I know I’ve had this one before, but for whatever reason, I didn’t log it. I didn’t even have it in my cupboard. Lazy sophistre!
Darjeelings are probably the type of black tea that I should focus on next in terms of training my palate. I can compare Assams and Keemuns without difficulty, Lapsangs are no trouble, but my memories of Darjeeling teas usually wind up blending together, such that I have a difficult time developing clear favorites. Given how much I’ve liked the muscat notes in some other teas, though, I think we should get along splendidly.
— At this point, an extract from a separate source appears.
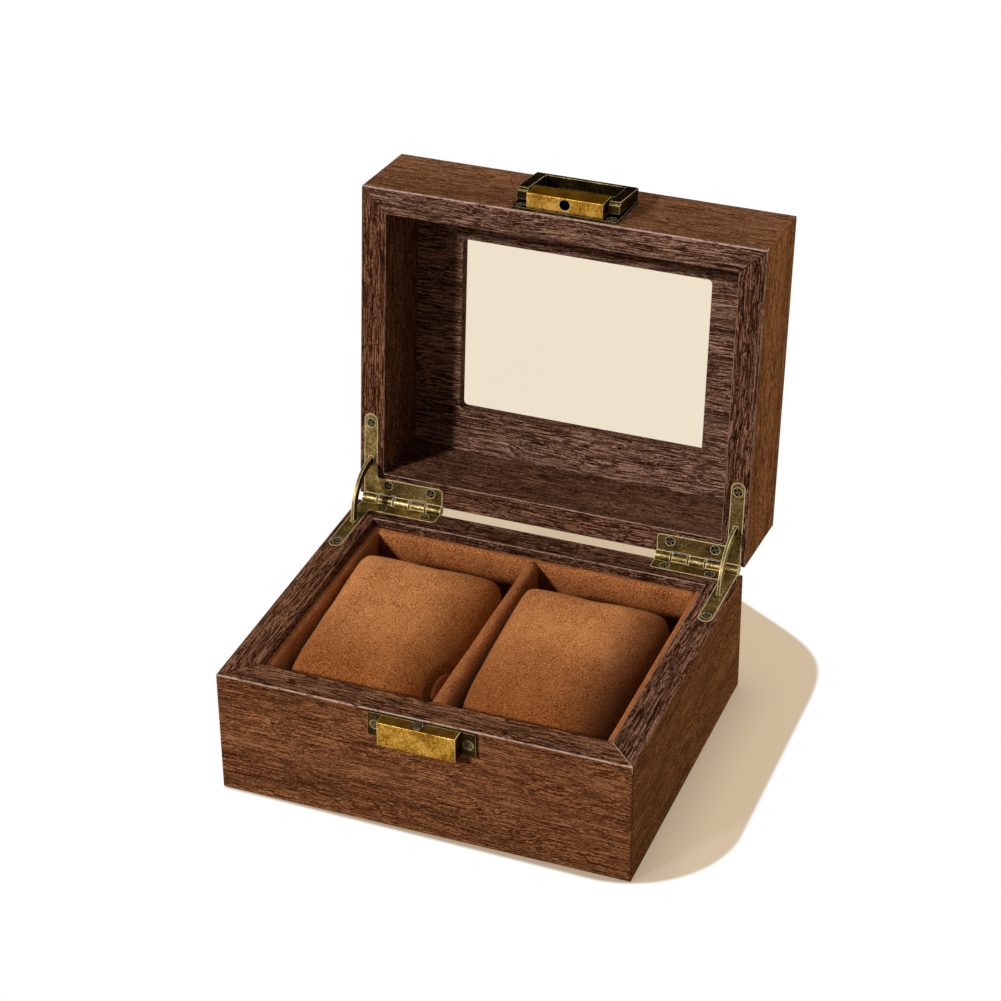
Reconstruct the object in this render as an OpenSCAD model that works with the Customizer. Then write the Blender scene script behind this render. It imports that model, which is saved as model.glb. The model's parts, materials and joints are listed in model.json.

The cup brews to a lovely bright golden color that reminds me of hay in the sun…which is not a bad thing, as the flavor sort of makes me think of sweet hay with a very mild muscat, not strong enough to be tart the way it sometimes can be. When the cup was hotter (usually the time when the muscat tartness is strongest) it seemed almost like a citrusy note, but has since smoothed out immensely. Every now and then I get a glimpse of something almost spicy, but it’s very faint. It’s a very smooth cup, not astringent at all, and quite light. A nice way to inform my stomach that we’re awake and about to begin the Assamica assault so that we can get the caffeine bomb we need in order to write proper English sentences!
Just guesstimating on my steep time, today. 2 teaspoons in 16oz.